Müller beschrieb drastisch, womit er nun leben muss, etwa, dass er sich durch das auch betroffene Stoffwechselzentrum mit externen Hilfsmitteln immer selbst einen Katheter setzen müsse, um das WC aufzusuchen. „Eine private Unfallversicherung wird dieses Hilfsmittel nie übernehmen und wenn man keinen Arbeitsunfall hat, darf man sich das selbst zahlen. Für ein natürliches Bedürfnis, dass man täglich mehrmals hat, muss jedes Mal wieder ein neuer Katheter verwendet werden“, schilderte Müller.

Der ÖSV wies in einer Stellungnahme am Nachmittag auf eigene Bemühungen in der Causa hin. „ÖSV-Präsident Peter Schröcksnadel hat Müller kurz nach seinem Unfall im Jahr 2016 die bestmögliche Unterstützung zugesagt – und sein Versprechen auch eingehalten“, schrieb der ÖSV im Hinblick auf eine private Unfallversicherung sowie eine Unfallentschädigung aus einer FIS-Versicherung.

„Lukas Müller war als Vorspringer Teilnehmer der Veranstaltung ohne Wertung (laut FIS) und damit privat unfallversichert. Er erhielt nach seinem tragischen Unfall 480.000 Euro aus der ÖSV-Versicherung überwiesen“, wurde Schröcksnadel zitiert. „Der ÖSV hat sich auch bei der FIS dafür eingesetzt, dass Lukas Müller die maximale Versicherungssumme zugestanden wird. Er hat einen Anspruch auf eine Unfallentschädigung aus einer FIS-Versicherung im Umfang von 350.000 Schweizer Franken (rund 308.000 Euro, Anm.). Der ÖSV verlangt von allen Sportlern, die an internationalen Bewerben teilnehmen, den Nachweis einer angemessenen Unfallversicherung“.

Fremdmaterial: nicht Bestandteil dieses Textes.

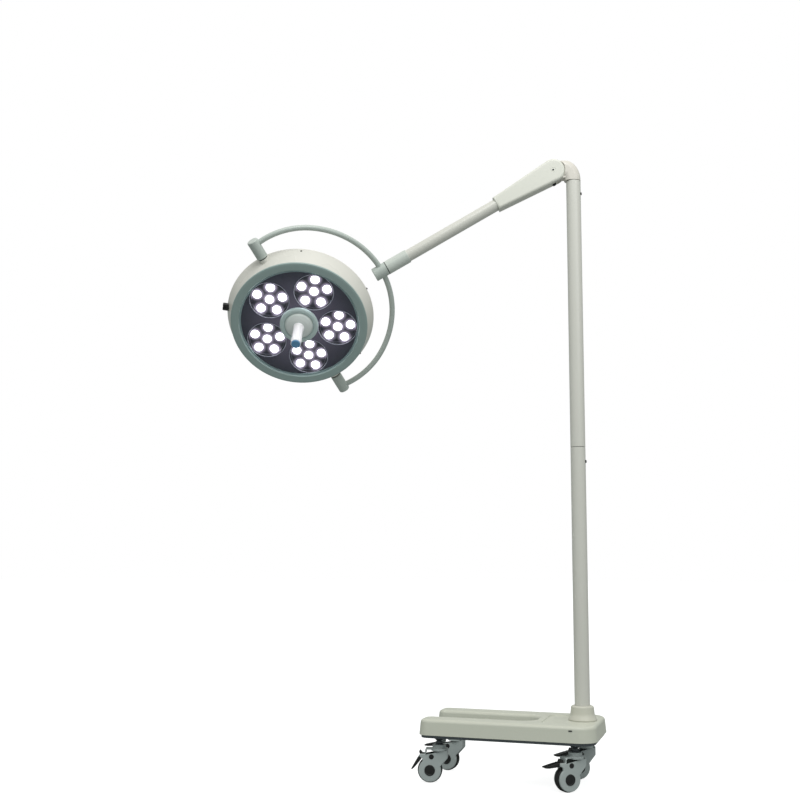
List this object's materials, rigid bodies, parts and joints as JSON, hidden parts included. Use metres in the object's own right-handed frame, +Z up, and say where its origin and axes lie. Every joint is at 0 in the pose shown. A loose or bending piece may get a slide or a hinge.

Für den ÖSV sei es zudem „ein Gebot der Höflichkeit und des Respekts den Gerichten gegenüber, sich zu laufenden Verfahren nicht wertend zu äußern“, hieß es in dem Schreiben, in dem der Verband auch betonte: „Der ÖSV ist nicht Partei des Verfahrens, sondern die Austria Ski WM und Großveranstaltungs Ges.m.b.H als Veranstalterin der Skiflug WM 2016.“

„Wir wünschen Lukas, dass er trotz dieses Schicksals sein Leben meistern wird und werden ihn dabei nach unseren Möglichkeiten bestmöglich unterstützen“, schloss Schröcksnadel.

Eine Lanze für Müller bzw. eine auch für angehende Spitzensportler faire Regelung brach Gernot Baumgartner von der Vereinigung der Fußballer (VdF) gegenüber dem ORF. „Es geht um die Schnittstelle zwischen Amateursport und Profisport, wenn man vom jungen zum erfahrenen Sportler wird. Gerade die, die zwischendrin sind, die nehmen auch oft solche Dinge in Kauf, dass sie sagen, ich weiß gar nicht wie mein Beschäftigungsverhältnis ist, die haben nur Sport und das Ziel im Fokus. Somit werden gewisse Dinge rundherum einfach vergessen. Da fehlt bei Verbänden die soziale Verantwortung.“

Während Mannschaftssportler rechtlich abgesichert sind, werden Einzelsportler als „neue Selbstständige“ eingestuft. Sportanwältin Toth, die übrigens auch Vizepräsidentin im Österreichischen Tennisverband ist, meinte, der Fall zeige genau, „dass man sich in der Vergangenheit durch diese gewachsenen Strukturen immer auch ein bisschen durchgewurschtelt hat. Solange es keine klaren rechtlichen und gesetzlichen Regelungen gibt, gibt es immer wieder auch schwarze Schafe, die vieles ausnutzen. Das geht leider ganz oft zulasten der Schwächsten und das sind oft die Athleten.“

Geäußert hat sich auch der ehemalige ÖSV-Skisprung-Cheftrainer Alexander Pointner, der Müller zur Seite steht. „Der Spitzensport ist öfters eine riesengroße Blase, eine Scheinwelt. Die Helden werden gefeiert, aber wenn dann die wirklichen Probleme des Lebens auf jemanden einschlagen, dann drehen sich viele um und irgendwann steht man alleine da. Das möchte ich dem Luki auf keinen Fall wünschen“, erklärte Pointner, der zum Zeitpunkt des Unfalls noch Cheftrainer gewesen ist.